В искусстве Дионисия очень своеобразно переплетаются различные идейные веяния его времени. И он, подобно Рублеву, стремился к воплощению «неземной красоты», к изображению таких людей, весь облик которых звал к очищению и нравственному совершенствованию. И его влекло к себе состояние внутренней сосредоточенности. И ему нравилось передавать в иконах и фресках силу мудрости, добротолюбие, смирение. Все это в какой-то мере сближает его с Рублевым. Но в его работах настойчиво пробиваются и новые тенденции. Это прежде всего усиление каноничности художественного мышления, проявляющееся в повторяемости одних и тех же мотивов движения и художественных приемов. В лицах святых появляется нечто однообразное, снижающее их психологическую выразительность, в пропорциях и очерках фигур обнаруживается неведомая Рублеву хрупкость, порою носящая несколько нарочитый характер. Все, что было в искусстве XIV века волевым и сильным, уступает у Дионисия место особой мягкости и гармонической закругленности форм. Так, «светлость» Рублева незаметно переходит у Дионисия в «праздничность», что уже само по себе означает снижение высокой одухотворенности иконного образа. 256 Георгиевский В. Т. Фрески Ферапонтова монастыря. Спб., 1911, Приложение, с. 1–8.

Мастерская Дионисия отличалась большой продуктивностью. В одной описи икон Иосифо-Волоколамского монастыря, составленной в 1545 году старцем Зосимой и книгохранителем Паисием, упоминается девяносто икон Дионисия, а также работы его сыновей Владимира и Феодосия, старца Паисия, Даниила Можайского, Михаила Конина и некоего Новгородцева 256. При этом следует подчеркнуть, что уже в то время письмо самого Дионисия не смешивалось с письмом его сыновей и учеников и отмечались такие подробности, как, например, то, что икона Одигитрии была исполнена Дионисием, а створки — Феодосием, или что икона Успения принадлежала не самому мастеру, а его сыновьям и ученикам. Житийные иконы писались обычно сообща. Так, например, в местной иконе Паисия, изображавшей Рождество Богородицы, клейма выполнял сын Дионисия Феодосий. Все это крайне затрудняет выделение собственноручных работ Дионисия, тем более что до нас не дошли подписные произведения его сотоварищей. Единственно возможный здесь критерий — это критерий качества. Но он не может быть решающим, поскольку мы не знаем, какого качественного уровня достигали работавшие с Дионисием мастера. Поэтому будет осторожнее говорить об иконах интересующей нас стилистической группы как о произведениях мастерской Дионисия либо его круга. 257 Ямщиков С. В. Древнерусская живопись.
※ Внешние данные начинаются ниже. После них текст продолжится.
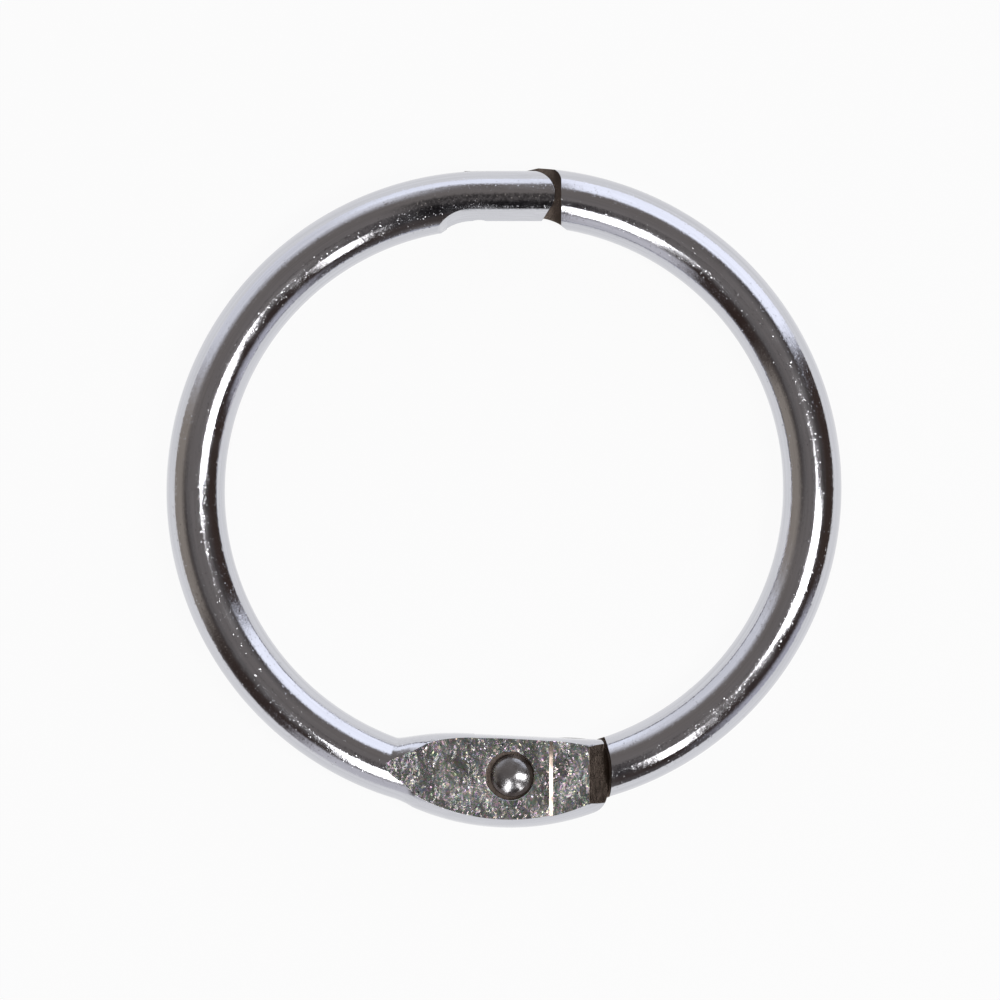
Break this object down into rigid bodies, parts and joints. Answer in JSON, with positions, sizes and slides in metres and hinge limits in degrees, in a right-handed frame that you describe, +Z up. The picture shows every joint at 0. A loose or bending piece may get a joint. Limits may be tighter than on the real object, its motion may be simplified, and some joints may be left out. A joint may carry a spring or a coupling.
{
  "type": "hinged binder ring",
  "caption": "Round binder ring of bent plated wire: half rings riveted together at a flat lap hinge, closing on a lap snap, to hold punched sheets.",
  "frame": {"origin": "under the middle of the closed ring, on the surface it lies on", "axes": "+Z up through the ring, towards its front; +Y towards the snap; +X towards the rear half's side"},
  "size_m": [0.03, 0.0293, 0.0026],
  "materials": {
    "front_wire": "bright nickel plate on bent steel wire, matt and glittering where the ear is pressed",
    "rear_wire": "bright nickel plate on bent steel wire, matt and glittering where the ear is pressed",
    "rivet": "bright nickel plate on a steel rivet"
  },
  "bodies": {
    "rear_half": {"rear_half_ring": "rear_wire", "hinge_rivet": "rivet"},
    "front_half": {"front_half_ring": "front_wire"}
  },
  "joints": [
    {"name": "ring_hinge", "type": "hinge", "parent": "rear_half", "child": "front_half", "pos_m": [0.00027, -0.0123, 0.0013], "axis": [0, 0, 1], "range_deg": [0, 120]}
  ]
}
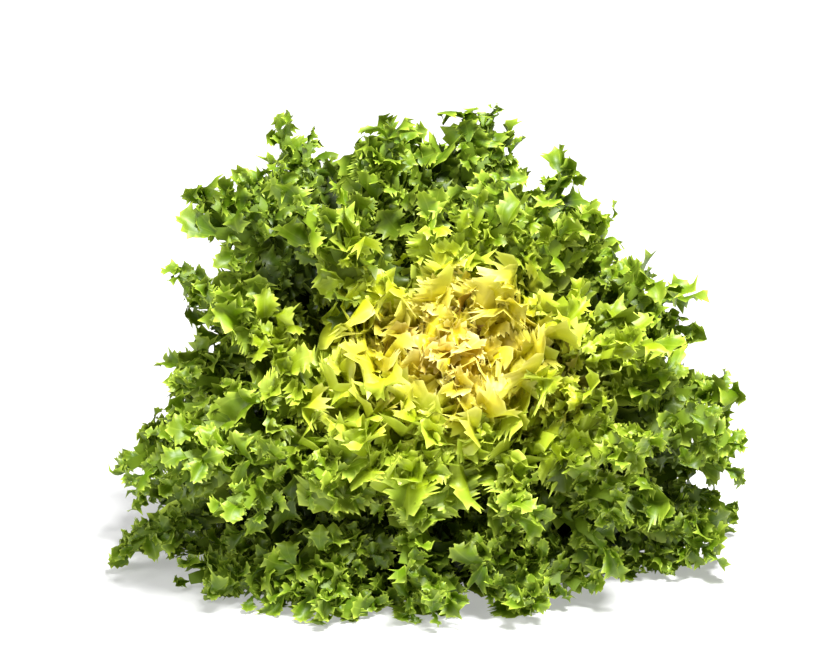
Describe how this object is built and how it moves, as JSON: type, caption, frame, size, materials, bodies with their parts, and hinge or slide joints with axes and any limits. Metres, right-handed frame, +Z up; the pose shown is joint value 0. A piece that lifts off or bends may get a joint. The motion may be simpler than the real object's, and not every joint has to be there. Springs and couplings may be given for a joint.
{
  "type": "curly endive head",
  "caption": "Head of curly endive: a domed rosette of frilled, lobed leaves round a pale heart, on a short cut stem, lying tilted on its lower leaves.",
  "frame": {"origin": "on the surface that the head lies on, under the middle of its bounding box", "axes": "+Z up, -Y to the front, which is the side that the heart leans towards, +X across the head"},
  "size_m": [0.3298, 0.2336, 0.2202],
  "materials": {
    "stem": "pale cut stem, matt and slightly moist",
    "heart": "blanched yellow leaf, soft sheen",
    "leaf_pale": "pale yellow-green leaf, soft sheen",
    "leaf_light": "bright green leaf, soft sheen",
    "leaf_green": "dark green leaf, soft sheen"
  },
  "bodies": {
    "root": {"heart_leaves": "heart", "inner_leaf_01": "leaf_pale", "inner_leaf_02": "leaf_pale", "inner_leaf_03": "leaf_pale", "inner_leaf_04": "leaf_pale", "inner_leaf_05": "leaf_pale", "inner_leaf_06": "leaf_pale", "inner_leaf_07": "leaf_pale", "inner_leaf_08": "leaf_pale", "inner_leaf_09": "leaf_pale", "inner_leaf_10": "leaf_pale", "inner_leaf_11": "leaf_pale", "inner_leaf_12": "leaf_pale", "inner_leaf_13": "leaf_pale", "middle_leaf_01": "leaf_light", "middle_leaf_02": "leaf_light", "middle_leaf_03": "leaf_light", "middle_leaf_04": "leaf_light", "middle_leaf_05": "leaf_light", "middle_leaf_06": "leaf_light", "middle_leaf_07": "leaf_light", "middle_leaf_08": "leaf_light", "middle_leaf_09": "leaf_light", "middle_leaf_10": "leaf_light", "middle_leaf_11": "leaf_light", "middle_leaf_12": "leaf_light", "middle_leaf_13": "leaf_light", "outer_leaf_01": "leaf_green", "outer_leaf_02": "leaf_green", "outer_leaf_03": "leaf_green", "outer_leaf_04": "leaf_green", "outer_leaf_05": "leaf_green", "outer_leaf_06": "leaf_green", "outer_leaf_07": "leaf_green", "outer_leaf_08": "leaf_green", "outer_leaf_09": "leaf_green", "outer_leaf_10": "leaf_green", "outer_leaf_11": "leaf_green", "outer_leaf_12": "leaf_green", "outer_leaf_13": "leaf_green", "outer_leaf_14": "leaf_green", "outer_leaf_15": "leaf_green", "outer_leaf_16": "leaf_green", "outer_leaf_17": "leaf_green", "outer_leaf_18": "leaf_green", "stem": "stem"}
  },
  "joints": []
}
Новые открытия. Альбом, табл. 18–21; [Голейзовский Н., Овчинников А., Ямщиков С. Сокровища Суздаля, с. 154–172]; Ямщиков С. Суздаль. Музей, ненум. стр. (икона Покрова Богоматери из Покровского монастыря, текст А. Н. Овчинникова); Антонова В. И. Заметки о ростово-суздальской школе живописи. — В кн.: Ростово-суздальская школа живописи. [Каталог выставки], с. 12. Ср. верную концепцию в этом вопросе Г. В. Попова (Живопись и миниатюра Москвы середины XV — начала XVI века, с. 87–88).

За последнее время была сделана попытка выводить истоки дионисиевского искусства из ростово-суздальской школы 257. Эту точку зрения нельзя признать сколько-нибудь убедительной. Дионисий был чисто московским мастером, крепко связанным с московскими традициями, особенно с традициями молодых учеников и последователей Рублева (таких, например, как автор «Распятия» и «Жен Мироносиц у Гроба Господня» из праздничного ряда троицкого иконостаса). На органическую связь с рублевскими традициями указывает также широкое использование Дионисием и мастерами его круга в качестве образцов московских икон раннего XV века. Это говорит о продолжении Дионисием той линии развития, которую возглавил в свое время Рублев и к которой он сознательно примкнул. Но времена и общая обстановка были иными, а отсюда и иной характер искусства Дионисия.